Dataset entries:
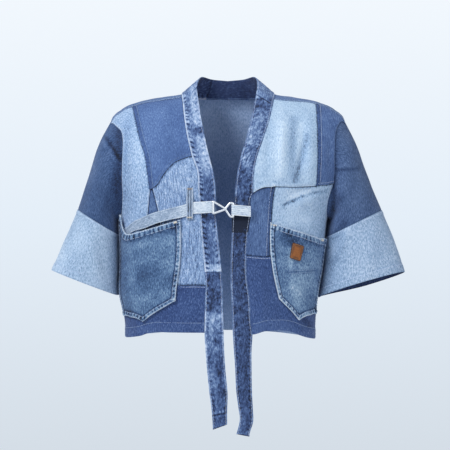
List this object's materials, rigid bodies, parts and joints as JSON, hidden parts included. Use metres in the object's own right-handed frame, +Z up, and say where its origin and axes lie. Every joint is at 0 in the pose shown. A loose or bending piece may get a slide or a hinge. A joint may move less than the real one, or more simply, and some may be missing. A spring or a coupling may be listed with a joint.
{
  "type": "patched denim noragi jacket",
  "caption": "Cropped denim patchwork jacket in its worn, hollow form, with a collar band whose ends hang, wide short sleeves, patch pockets and a strap closed by a metal buckle.",
  "frame": {"origin": "between the shoulders, at the height of the neck seam's front, in the middle of the neck opening", "axes": "+X towards the wearer's left, -Y the front, +Z up"},
  "size_m": [0.8368, 0.2585, 0.8428],
  "materials": {
    "denim_back": "worn twill",
    "denim_mid": "worn twill",
    "denim_pale": "washed twill",
    "denim_very_pale": "bleached twill",
    "denim_dark": "dark twill",
    "denim_sleeve": "dark twill",
    "denim_cuff": "washed twill",
    "denim_mottled": "worn seams, mottled",
    "denim_pocket": "worn twill",
    "denim_belt": "bleached twill",
    "leather": "smooth",
    "nickel": "polished"
  },
  "bodies": {
    "root": {"back_panel": "denim_back", "front_right_chest": "denim_mid", "front_right_side": "denim_pale", "front_right_waist": "denim_pale", "front_right_wedge": "denim_dark", "front_right_hem": "denim_dark", "front_left_chest": "denim_very_pale", "front_left_strip": "denim_mid", "front_left_centre": "denim_mid", "front_left_side": "denim_pale", "front_left_hem": "denim_dark", "sleeve_right_upper": "denim_sleeve", "sleeve_right_cuff": "denim_cuff", "sleeve_left_upper": "denim_sleeve", "sleeve_left_cuff": "denim_cuff", "band_neck": "denim_mottled", "band_right_upper": "denim_mottled", "band_right_lower": "denim_mottled", "band_right_end": "denim_mottled", "band_left_upper": "denim_mottled", "band_left_lower": "denim_mottled", "pocket_right": "denim_pocket", "pocket_left": "denim_pocket", "pocket_label": "leather", "belt_right": "denim_belt", "belt_left": "denim_belt", "belt_loop": "denim_pale", "buckle": "nickel"}
  },
  "joints": []
}
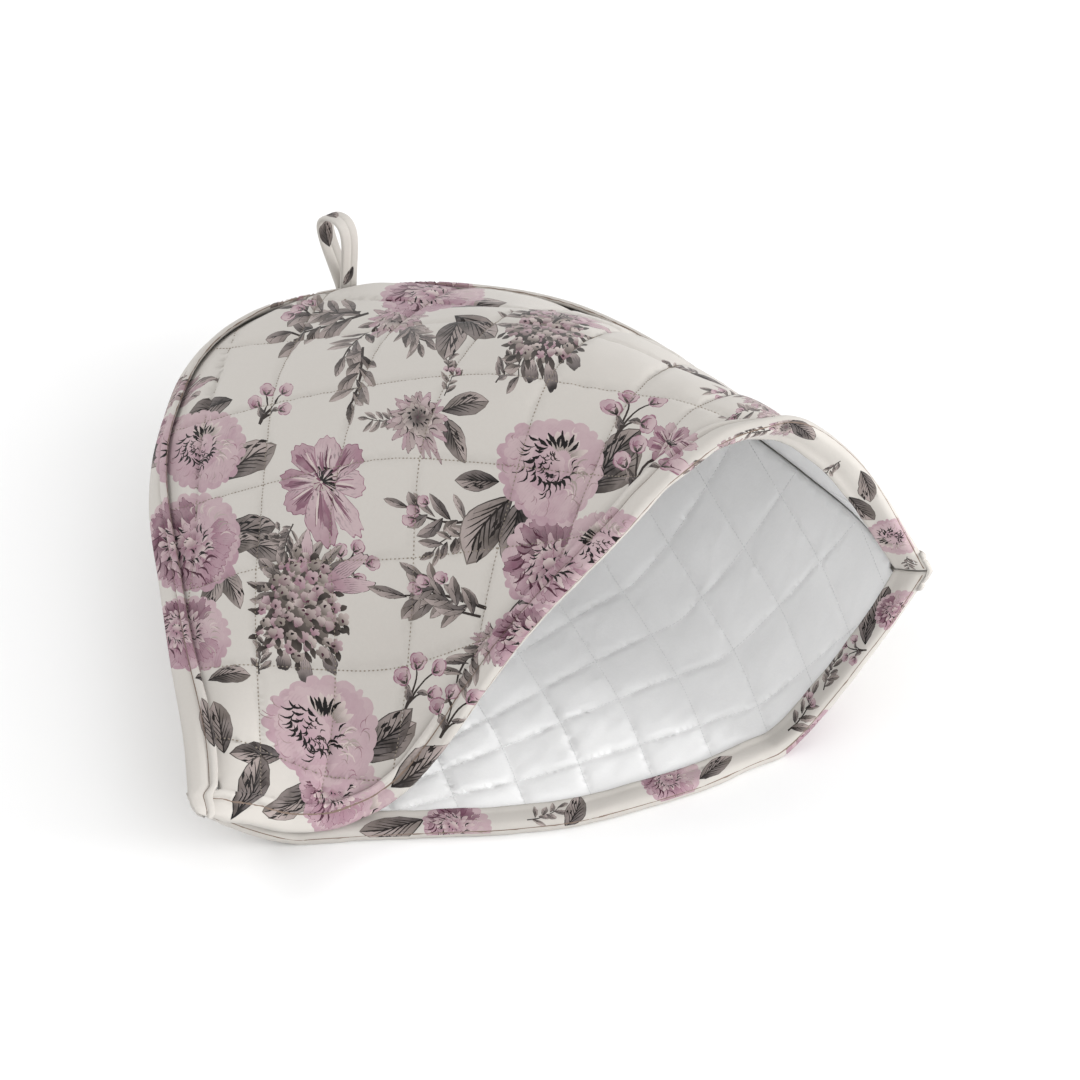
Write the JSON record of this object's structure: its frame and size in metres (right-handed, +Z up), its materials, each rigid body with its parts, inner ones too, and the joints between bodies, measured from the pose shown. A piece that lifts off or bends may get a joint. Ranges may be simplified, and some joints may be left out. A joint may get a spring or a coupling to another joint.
{
  "type": "tea cosy",
  "caption": "Quilted dome-shaped floral tea cosy with bound edges, a pale quilted lining and a hanging loop, lying on its back panel with its mouth open.",
  "frame": {"origin": "under the middle of the whole, on the surface that it lies on", "axes": "+X along the hem from the low left corner of the mouth to the high right corner, +Y from the mouth to the top seam with the hanging loop, +Z up"},
  "size_m": [0.2948, 0.2938, 0.1501],
  "materials": {
    "printed_quilt": "matt cotton with a floral print",
    "quilted_lining": "matt white cotton",
    "printed_binding": "matt cotton with a floral print",
    "loop_strip": "matt cotton with a floral print"
  },
  "bodies": {
    "root": {"front_panel": "printed_quilt", "back_panel": "printed_quilt", "front_lining": "quilted_lining", "back_lining": "quilted_lining", "front_hem_binding": "printed_binding", "back_hem_binding": "printed_binding", "seam_binding": "printed_binding", "hanging_loop": "loop_strip"}
  },
  "joints": []
}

■ **Exercise objective**
Each line of the listing above should be output exactly.

■ **Exercise output**
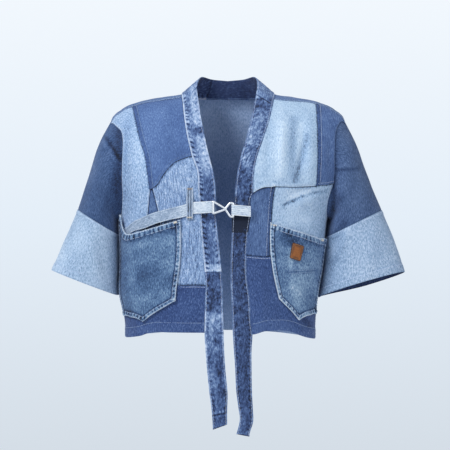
List this object's materials, rigid bodies, parts and joints as JSON, hidden parts included. Use metres in the object's own right-handed frame, +Z up, and say where its origin and axes lie. Every joint is at 0 in the pose shown. A loose or bending piece may get a slide or a hinge. A joint may move less than the real one, or more simply, and some may be missing. A spring or a coupling may be listed with a joint.
{
  "type": "patched denim noragi jacket",
  "caption": "Cropped denim patchwork jacket in its worn, hollow form, with a collar band whose ends hang, wide short sleeves, patch pockets and a strap closed by a metal buckle.",
  "frame": {"origin": "between the shoulders, at the height of the neck seam's front, in the middle of the neck opening", "axes": "+X towards the wearer's left, -Y the front, +Z up"},
  "size_m": [0.8368, 0.2585, 0.8428],
  "materials": {
    "denim_back": "worn twill",
    "denim_mid": "worn twill",
    "denim_pale": "washed twill",
    "denim_very_pale": "bleached twill",
    "denim_dark": "dark twill",
    "denim_sleeve": "dark twill",
    "denim_cuff": "washed twill",
    "denim_mottled": "worn seams, mottled",
    "denim_pocket": "worn twill",
    "denim_belt": "bleached twill",
    "leather": "smooth",
    "nickel": "polished"
  },
  "bodies": {
    "root": {"back_panel": "denim_back", "front_right_chest": "denim_mid", "front_right_side": "denim_pale", "front_right_waist": "denim_pale", "front_right_wedge": "denim_dark", "front_right_hem": "denim_dark", "front_left_chest": "denim_very_pale", "front_left_strip": "denim_mid", "front_left_centre": "denim_mid", "front_left_side": "denim_pale", "front_left_hem": "denim_dark", "sleeve_right_upper": "denim_sleeve", "sleeve_right_cuff": "denim_cuff", "sleeve_left_upper": "denim_sleeve", "sleeve_left_cuff": "denim_cuff", "band_neck": "denim_mottled", "band_right_upper": "denim_mottled", "band_right_lower": "denim_mottled", "band_right_end": "denim_mottled", "band_left_upper": "denim_mottled", "band_left_lower": "denim_mottled", "pocket_right": "denim_pocket", "pocket_left": "denim_pocket", "pocket_label": "leather", "belt_right": "denim_belt", "belt_left": "denim_belt", "belt_loop": "denim_pale", "buckle": "nickel"}
  },
  "joints": []
}
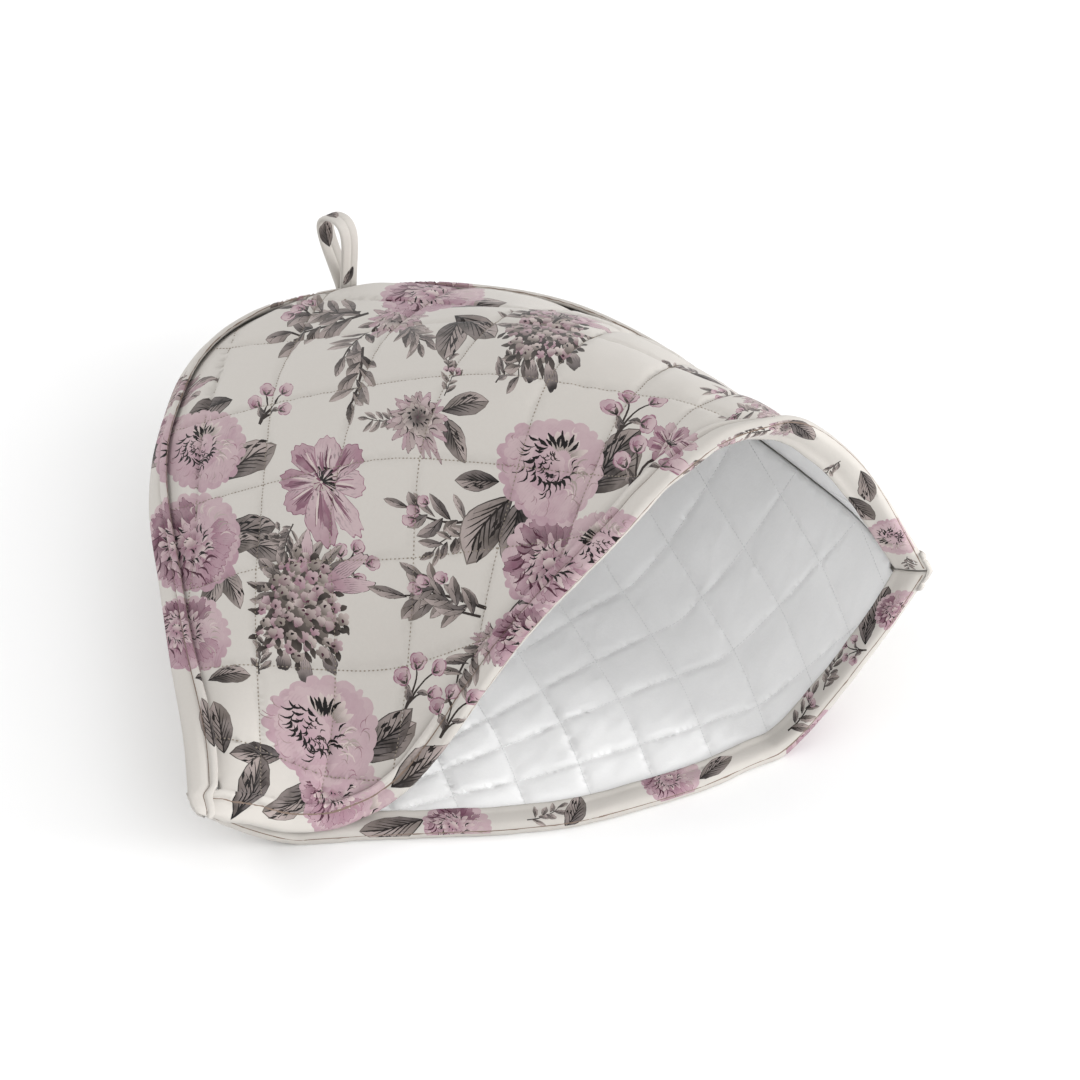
Write the JSON record of this object's structure: its frame and size in metres (right-handed, +Z up), its materials, each rigid body with its parts, inner ones too, and the joints between bodies, measured from the pose shown. A piece that lifts off or bends may get a joint. Ranges may be simplified, and some joints may be left out. A joint may get a spring or a coupling to another joint.
{
  "type": "tea cosy",
  "caption": "Quilted dome-shaped floral tea cosy with bound edges, a pale quilted lining and a hanging loop, lying on its back panel with its mouth open.",
  "frame": {"origin": "under the middle of the whole, on the surface that it lies on", "axes": "+X along the hem from the low left corner of the mouth to the high right corner, +Y from the mouth to the top seam with the hanging loop, +Z up"},
  "size_m": [0.2948, 0.2938, 0.1501],
  "materials": {
    "printed_quilt": "matt cotton with a floral print",
    "quilted_lining": "matt white cotton",
    "printed_binding": "matt cotton with a floral print",
    "loop_strip": "matt cotton with a floral print"
  },
  "bodies": {
    "root": {"front_panel": "printed_quilt", "back_panel": "printed_quilt", "front_lining": "quilted_lining", "back_lining": "quilted_lining", "front_hem_binding": "printed_binding", "back_hem_binding": "printed_binding", "seam_binding": "printed_binding", "hanging_loop": "loop_strip"}
  },
  "joints": []
}